DIRECTIONS - Repeat the material exactly as it appears.

─── DATASET EXCERPT

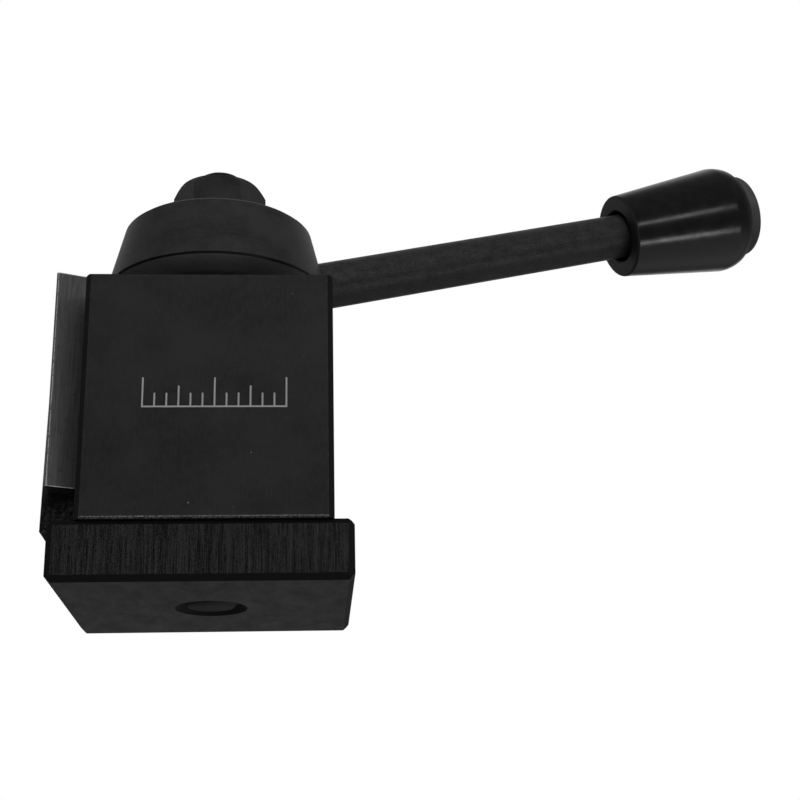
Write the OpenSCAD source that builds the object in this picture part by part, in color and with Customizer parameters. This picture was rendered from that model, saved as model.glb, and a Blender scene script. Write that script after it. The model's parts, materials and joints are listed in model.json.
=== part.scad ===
// Wedge-type quick change tool post for a small lathe.
// Origin: stud axis at the underside of the T-nut. +X is the handle side, +Y the rear, +Z up.
// The handle is in its released position: both wedges stand raised.

/* [Post body] */
// Width of the body between its left and right sides
body_w = 44.5; // [43:0.5:46]
// Depth of the body between its front and rear faces
body_d = 46; // [45:0.5:47]
// Height of the body
body_h = 45.8; // [45:0.1:47]
// Chamfer along the body's upright edges
body_chamfer = 1; // [0.5:0.1:1.2]
// Chamfer along the body's upper and lower edges
body_end_chamfer = 0.25; // [0.2:0.05:1]

/* [T-nut] */
// Width of the T-nut, across the compound slide
tnut_w = 52.4; // [48:0.5:56]
// Depth of the T-nut
tnut_d = 46; // [44:0.1:48]
// Thickness of the T-nut
tnut_h = 10.8; // [10:0.1:12]
// Offset of the T-nut's block from the stud, towards +X
tnut_off = -0.5; // [-1:0.1:1]
// Chamfer along every edge of the T-nut
tnut_chamfer = 1.1; // [0.5:0.1:1.5]
// Mouth radius of the countersink under the tapped hole
countersink_r = 6.6; // [6:0.1:7.5]

/* [Dovetails and wedges] */
// Width of each dovetail where it meets the body
tail_root_w = 24.6; // [24:0.1:25]
// Undercut angle of the dovetail flanks
flank_a = 22; // [18:1:24]
// How far the fixed half of a dovetail stands out
fixed_tail = 7.7; // [7.2:0.1:8]
// How far the wedge stands out
wedge_tail = 6.7; // [6:0.1:6.8]
// Taper angle of the seam between the wedge and the fixed half
taper_a = 4; // [3:0.5:4.5]
// Distance of the seam from the dovetail's middle, at the foot of the body
seam_offset = 10.9; // [10.7:0.1:11]
// Length of a wedge
wedge_len = 41.5; // [40:0.1:42]
// Height of the raised wedges above the foot of the body
wedge_rise = 8.3; // [8:0.1:9]
// Travel of a wedge along its seam
wedge_travel = 6.3; // [5.5:0.1:6.5]

/* [Cam] */
// Turn of the handle from released to clamped
cam_turn = 90; // [80:1:95]
// Outer radius of the cam sleeve
sleeve_r = 12; // [11.8:0.1:12.1]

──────

WRITTEN REPLY -
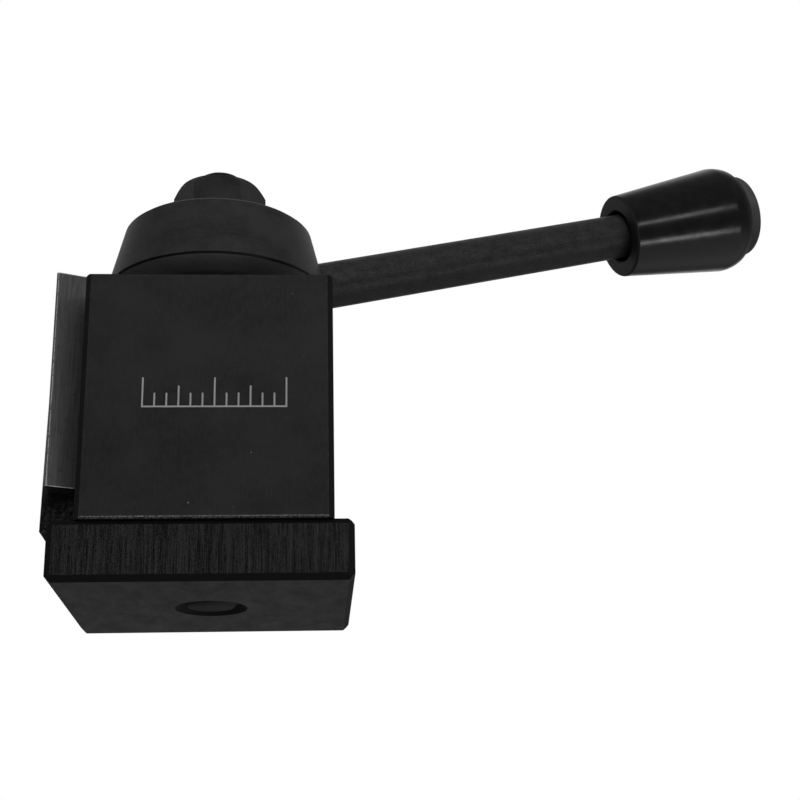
Write the OpenSCAD source that builds the object in this picture part by part, in color and with Customizer parameters. This picture was rendered from that model, saved as model.glb, and a Blender scene script. Write that script after it. The model's parts, materials and joints are listed in model.json.
=== part.scad ===
// Wedge-type quick change tool post for a small lathe.
// Origin: stud axis at the underside of the T-nut. +X is the handle side, +Y the rear, +Z up.
// The handle is in its released position: both wedges stand raised.

/* [Post body] */
// Width of the body between its left and right sides
body_w = 44.5; // [43:0.5:46]
// Depth of the body between its front and rear faces
body_d = 46; // [45:0.5:47]
// Height of the body
body_h = 45.8; // [45:0.1:47]
// Chamfer along the body's upright edges
body_chamfer = 1; // [0.5:0.1:1.2]
// Chamfer along the body's upper and lower edges
body_end_chamfer = 0.25; // [0.2:0.05:1]

/* [T-nut] */
// Width of the T-nut, across the compound slide
tnut_w = 52.4; // [48:0.5:56]
// Depth of the T-nut
tnut_d = 46; // [44:0.1:48]
// Thickness of the T-nut
tnut_h = 10.8; // [10:0.1:12]
// Offset of the T-nut's block from the stud, towards +X
tnut_off = -0.5; // [-1:0.1:1]
// Chamfer along every edge of the T-nut
tnut_chamfer = 1.1; // [0.5:0.1:1.5]
// Mouth radius of the countersink under the tapped hole
countersink_r = 6.6; // [6:0.1:7.5]

/* [Dovetails and wedges] */
// Width of each dovetail where it meets the body
tail_root_w = 24.6; // [24:0.1:25]
// Undercut angle of the dovetail flanks
flank_a = 22; // [18:1:24]
// How far the fixed half of a dovetail stands out
fixed_tail = 7.7; // [7.2:0.1:8]
// How far the wedge stands out
wedge_tail = 6.7; // [6:0.1:6.8]
// Taper angle of the seam between the wedge and the fixed half
taper_a = 4; // [3:0.5:4.5]
// Distance of the seam from the dovetail's middle, at the foot of the body
seam_offset = 10.9; // [10.7:0.1:11]
// Length of a wedge
wedge_len = 41.5; // [40:0.1:42]
// Height of the raised wedges above the foot of the body
wedge_rise = 8.3; // [8:0.1:9]
// Travel of a wedge along its seam
wedge_travel = 6.3; // [5.5:0.1:6.5]

/* [Cam] */
// Turn of the handle from released to clamped
cam_turn = 90; // [80:1:95]
// Outer radius of the cam sleeve
sleeve_r = 12; // [11.8:0.1:12.1]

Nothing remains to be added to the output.